Несмотря на то, что бессмысленный прием у физиотерапевта меня страшно вымотал, я с головой погрузилась в работу и целый день решала задачи, связанные с Банком мозга. Как только я приехала, меня забросали вопросами. Один из лаборантов зашел уточнить, подходит ли нам мозг, который ему предлагают. Не успел он выйти, подошла другая сотрудница с похожим запросом. После этого я ответила на десяток писем от исследователей со всей страны, которые хотели бы получить наши образцы. Затем просмотрела самые свежие данные по нашему хранилищу.

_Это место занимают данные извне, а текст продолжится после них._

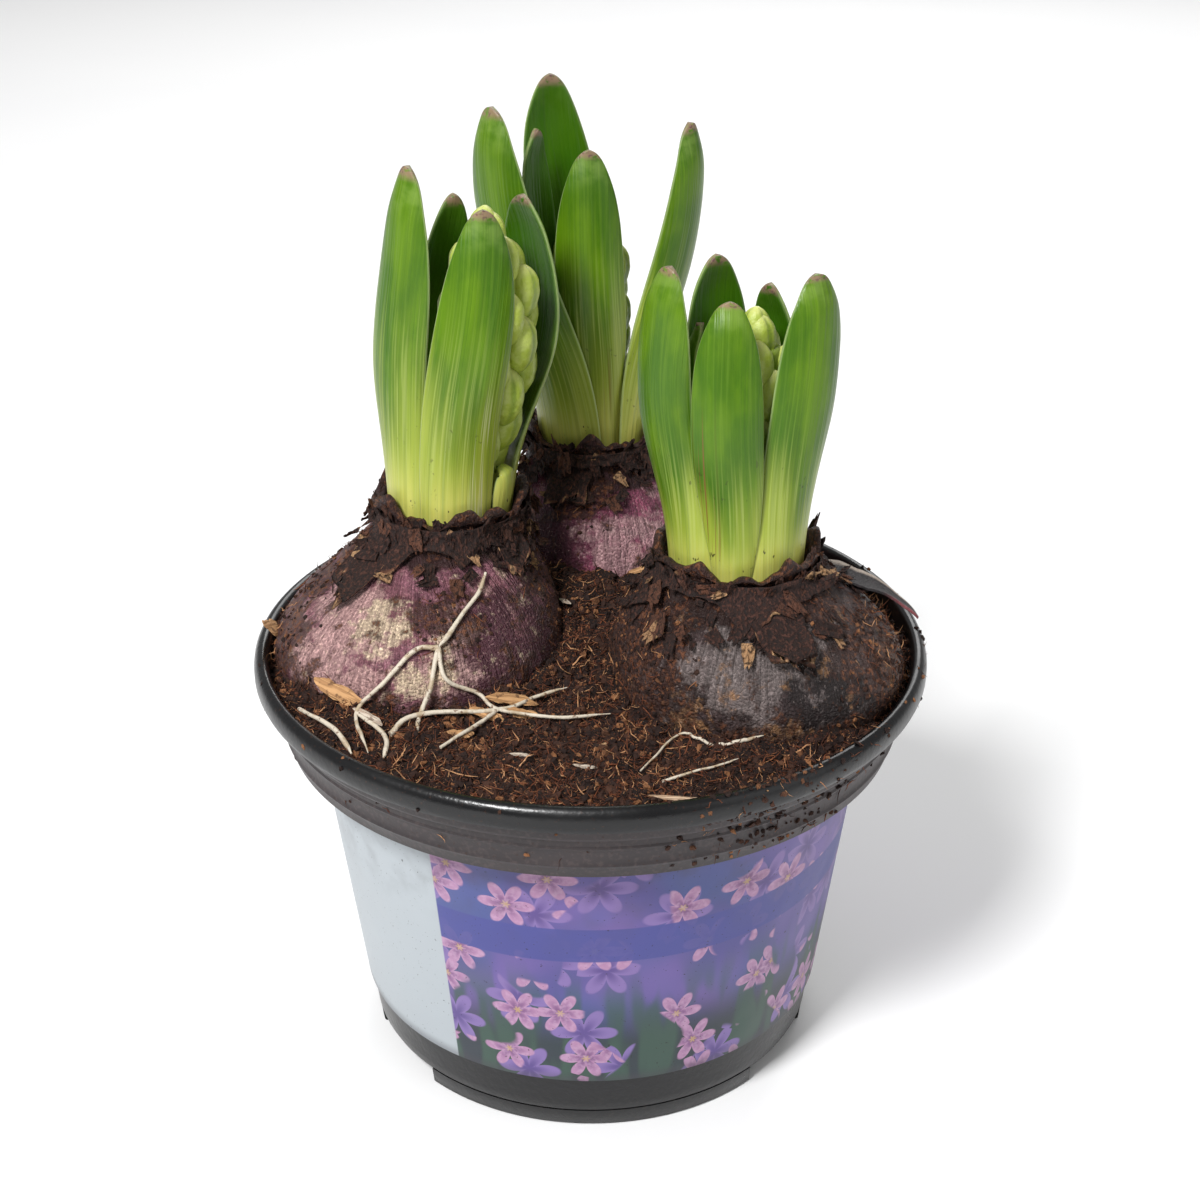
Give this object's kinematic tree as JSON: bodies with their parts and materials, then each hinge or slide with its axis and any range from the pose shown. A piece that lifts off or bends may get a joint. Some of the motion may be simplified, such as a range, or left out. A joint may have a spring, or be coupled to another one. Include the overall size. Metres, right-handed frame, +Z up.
{
  "type": "potted hyacinths in bud",
  "caption": "Hyacinth bulbs with upright fleshy leaves and green flower spikes in bud, set in soil in a round black nursery pot with a picture label.",
  "frame": {"origin": "centre of the pot's foot, on the surface that it stands on", "axes": "+Z up along the pot's axis, -Y towards the front of the pot as pictured, +X to the right from there"},
  "size_m": [0.13, 0.13, 0.1815],
  "materials": {
    "pot_plastic": "black moulded plastic, glossy on the rim and dusty with soil on the band",
    "label_film": "printed film in violet and blue with a pale strip",
    "potting_soil": "matte dark brown peat with fibres and bark chips",
    "bulb_skin_purple": "dry papery purple skin with a grey bloom and torn brown edges",
    "bulb_skin_slate": "dry slate-brown skin with a grey bloom and crumbs of soil",
    "leaf_green": "smooth waxy mid green, yellow-green at the base, with fine lengthwise stripes",
    "bud_green": "soft pale yellow-green, slightly waxy",
    "root_white": "smooth off-white"
  },
  "bodies": {
    "root": {"pot": "pot_plastic", "label": "label_film", "soil": "potting_soil", "bulb_left": "bulb_skin_purple", "leaf_left_1": "leaf_green", "leaf_left_2": "leaf_green", "leaf_left_3": "leaf_green", "leaf_left_4": "leaf_green", "leaf_left_5": "leaf_green", "flower_spike_left": "bud_green", "bulb_right": "bulb_skin_slate", "leaf_right_1": "leaf_green", "leaf_right_2": "leaf_green", "leaf_right_3": "leaf_green", "leaf_right_4": "leaf_green", "leaf_right_5": "leaf_green", "leaf_right_6": "leaf_green", "flower_spike_right": "bud_green", "bulb_back": "bulb_skin_purple", "leaf_back_1": "leaf_green", "leaf_back_2": "leaf_green", "leaf_back_3": "leaf_green", "leaf_back_4": "leaf_green", "leaf_back_5": "leaf_green", "flower_spike_back": "bud_green", "roots_left": "root_white", "root_stray": "root_white", "root_right_1": "root_white", "root_right_2": "root_white"}
  },
  "joints": []
}
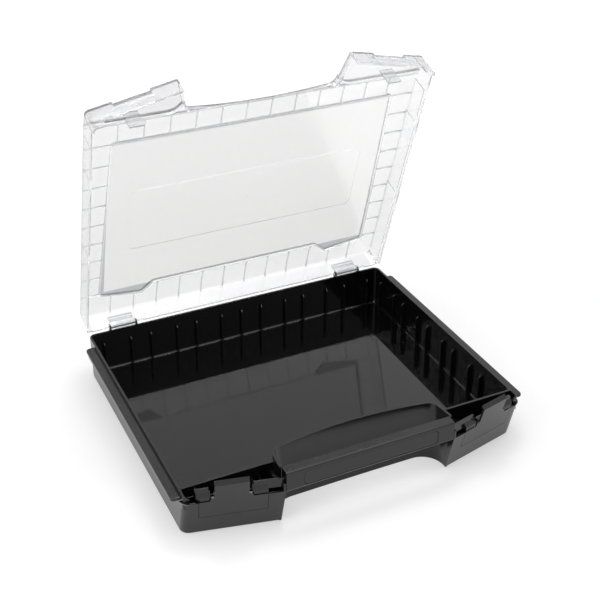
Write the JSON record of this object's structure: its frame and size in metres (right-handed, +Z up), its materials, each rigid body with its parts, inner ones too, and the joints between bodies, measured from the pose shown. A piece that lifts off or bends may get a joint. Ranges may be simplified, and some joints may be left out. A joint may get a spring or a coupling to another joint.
{
  "type": "compartment storage box",
  "caption": "Flat portable parts case: black tray with dividing ribs and side rails, clear hinged lid, fixed front handle and rocking latches.",
  "frame": {"origin": "middle of the tray's flat underside, halfway between the handle's front and the hinges' back", "axes": "+X to the right seen from the handle, +Y from the handle to the hinges, +Z up"},
  "size_m": [0.367, 0.333, 0.35],
  "materials": {
    "tray": "moulded black, polished inside",
    "lid": "clear with a frosted middle panel",
    "handle": "moulded black",
    "label": "smooth black",
    "latch": "moulded black",
    "pin": "drawn"
  },
  "bodies": {
    "base": {"base_shell": "tray", "handle_bar": "handle", "label_plate": "label", "hinge_pin_left": "pin", "hinge_pin_right": "pin", "latch_pin_left": "pin", "latch_pin_right": "pin"},
    "lid": {"lid_shell": "lid"},
    "left_latch": {"latch_left": "latch"},
    "right_latch": {"latch_right": "latch"}
  },
  "joints": [
    {"name": "lid_hinge", "type": "hinge", "parent": "base", "child": "lid", "pos_m": [0, 0.1552, 0.0503], "axis": [-1, 0, 0], "range_deg": [-70.7, 35]},
    {"name": "latch_left_hinge", "type": "hinge", "parent": "base", "child": "left_latch", "pos_m": [-0.1327, -0.14269, 0.0456], "axis": [0.9737, -0.2278, 0], "range_deg": [-14.7, 0]},
    {"name": "latch_right_hinge", "type": "hinge", "parent": "base", "child": "right_latch", "pos_m": [0.1327, -0.14269, 0.0456], "axis": [0.9737, 0.2278, 0], "range_deg": [-14.7, 0]}
  ]
}
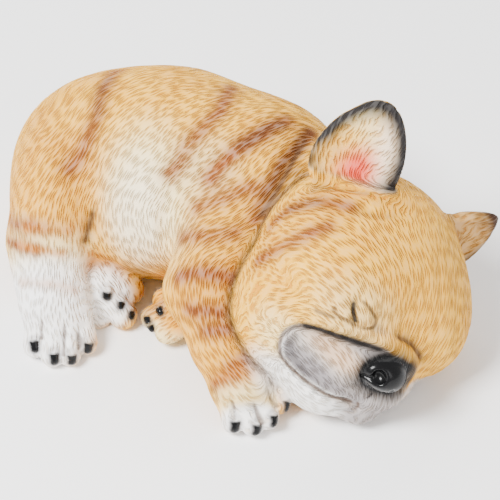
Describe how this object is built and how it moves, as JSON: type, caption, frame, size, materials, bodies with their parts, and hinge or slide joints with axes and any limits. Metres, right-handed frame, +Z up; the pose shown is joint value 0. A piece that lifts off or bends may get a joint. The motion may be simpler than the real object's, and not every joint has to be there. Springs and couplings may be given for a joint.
{
  "type": "french bulldog statue",
  "caption": "Sleeping short-muzzled puppy lying curled on its belly with its head turned on one cheek, a cast and painted ornament.",
  "frame": {"origin": "centre of the overall bounding box, at the height of the flat underside", "axes": "+Z up; +X along the dog from its rump to its head; -Y on the side of its legs and muzzle"},
  "size_m": [0.2, 0.1646, 0.1129],
  "materials": {
    "painted_resin": "hand-painted cast resin, matt, with a gloss nose and gloss claws"
  },
  "bodies": {
    "root": {"sleeping_dog": "painted_resin"}
  },
  "joints": []
}
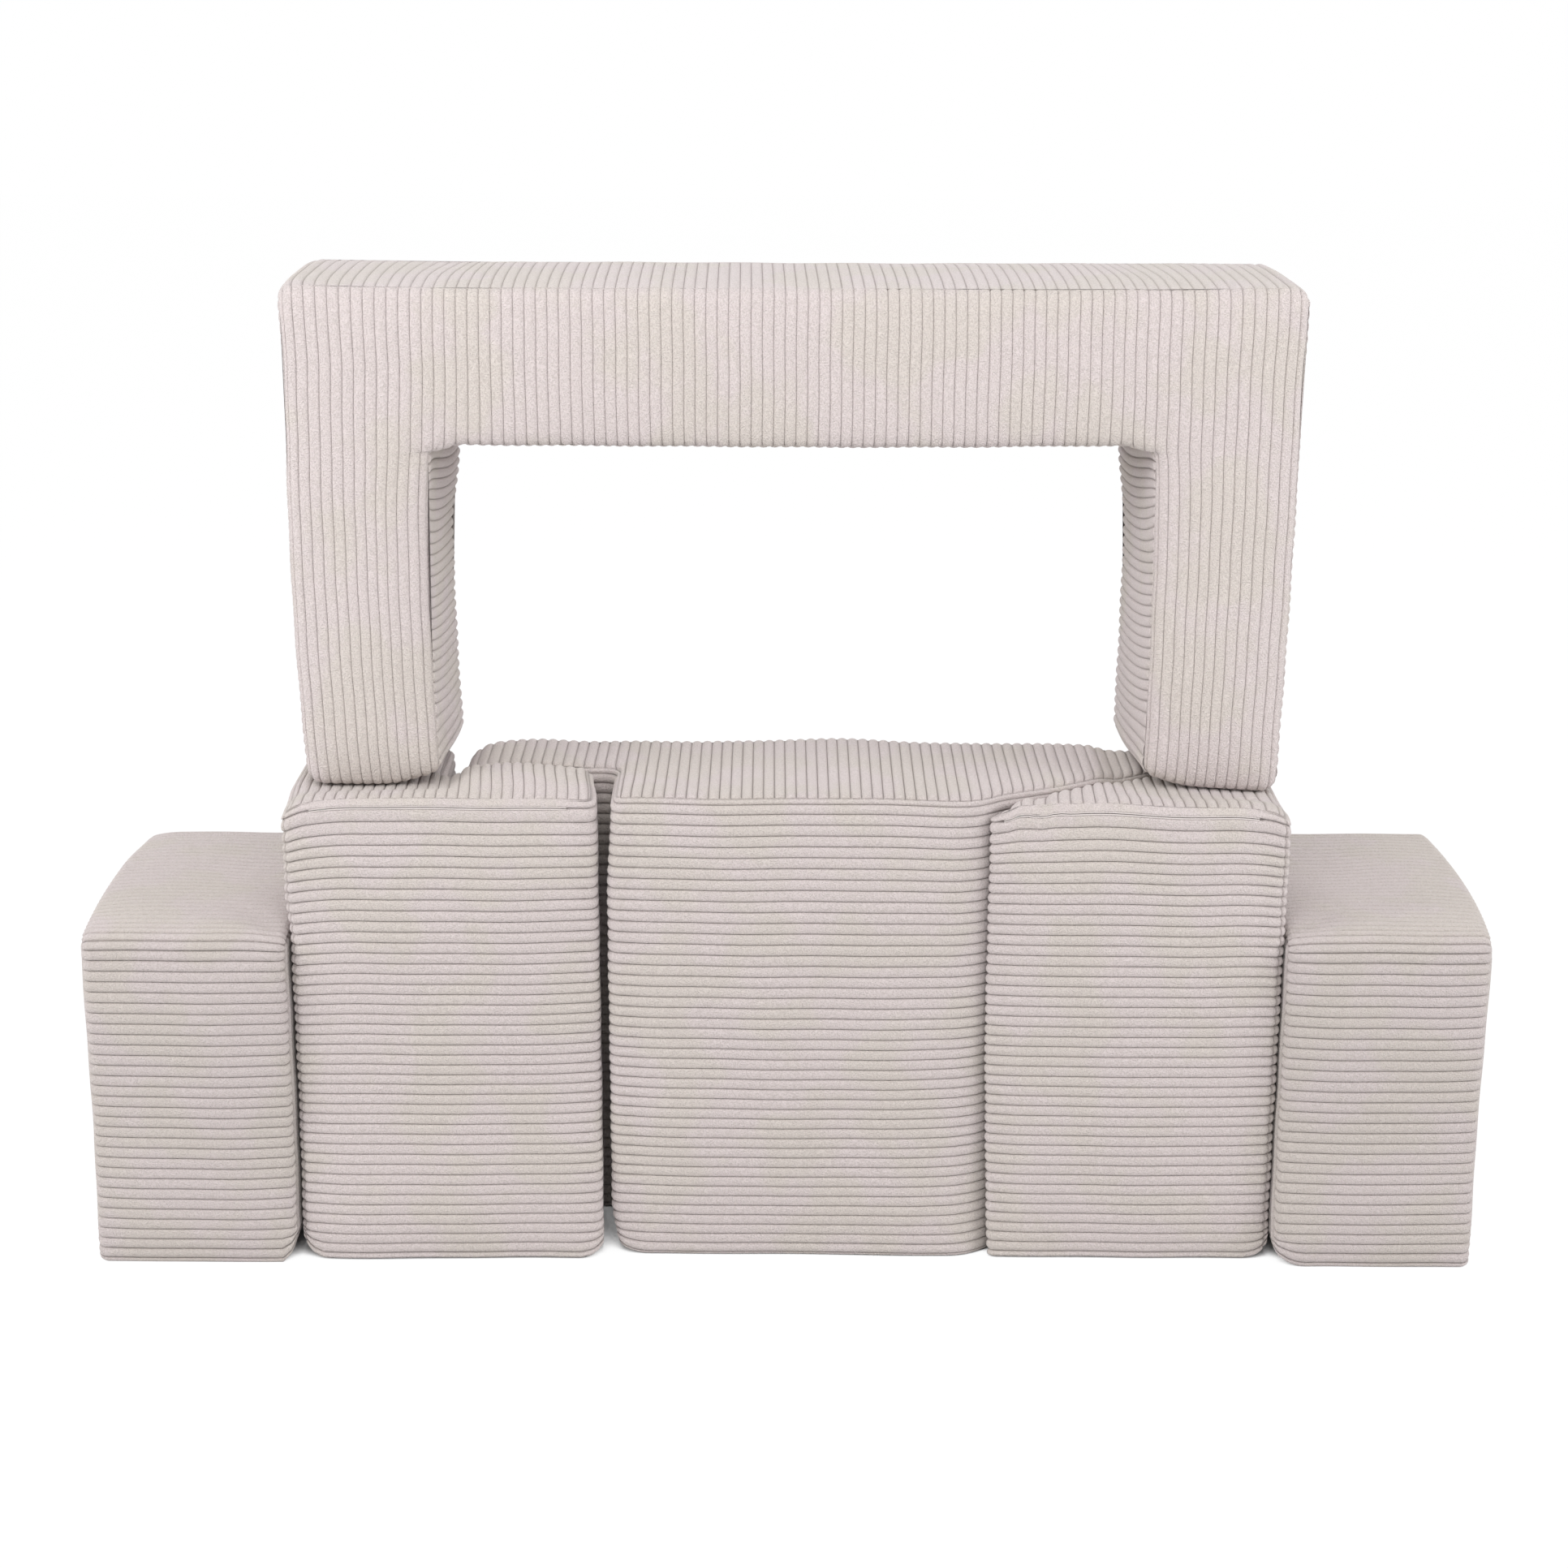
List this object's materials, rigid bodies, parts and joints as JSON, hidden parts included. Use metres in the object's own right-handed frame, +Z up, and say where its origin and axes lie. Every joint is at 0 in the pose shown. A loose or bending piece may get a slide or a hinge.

Каждый раз, выходя в лабораторию, чтобы проверить, чем заняты сотрудники, я проходила мимо вазочки с шоколадками, которая стояла на столе у секретаря. У нее всегда там были насыпаны какие-нибудь конфеты, но я никогда их не трогала. Я не люблю нездоровую еду, особенно сладости. Но накануне эти шоколадки выглядели так привлекательно, что я поедала их целый день – просто не могла остановиться. И вот опять то же самое: каждый раз, проходя мимо, я брала из вазочки конфету и отправляла в рот. Никогда еще сладости так на меня не действовали!
Через пару дней после приема у физиотерапевта я была на кухне и резала овощи и мясо для жаркого к ужину. Пытаясь расслабиться, я потягивала вино и вдруг услышала стук в дверь. Мирек работал в кабинете наверху, так что открывать пришлось мне.
На ступеньках стоял, широко улыбаясь, мужчина лет тридцати.
– Здравствуйте, миссис Липска, – радостно поздоровался он.
Как странно. Он ведет себя так, будто мы знакомы. Но я никогда его раньше не видела. Что ему нужно? Что-то здесь нечисто. Я чувствую угрозу.
Не дожидаясь приглашения, он шагнул вперед, как будто собирался зайти в дом. Я преградила ему дорогу.
– Я Джон. Из службы по борьбе с вредителями, – он протянул руку, но я ее не пожала.
– Кто? – спросила я.
– Джон. Мы предоставляем вам услуги по борьбе с вредителями, помните?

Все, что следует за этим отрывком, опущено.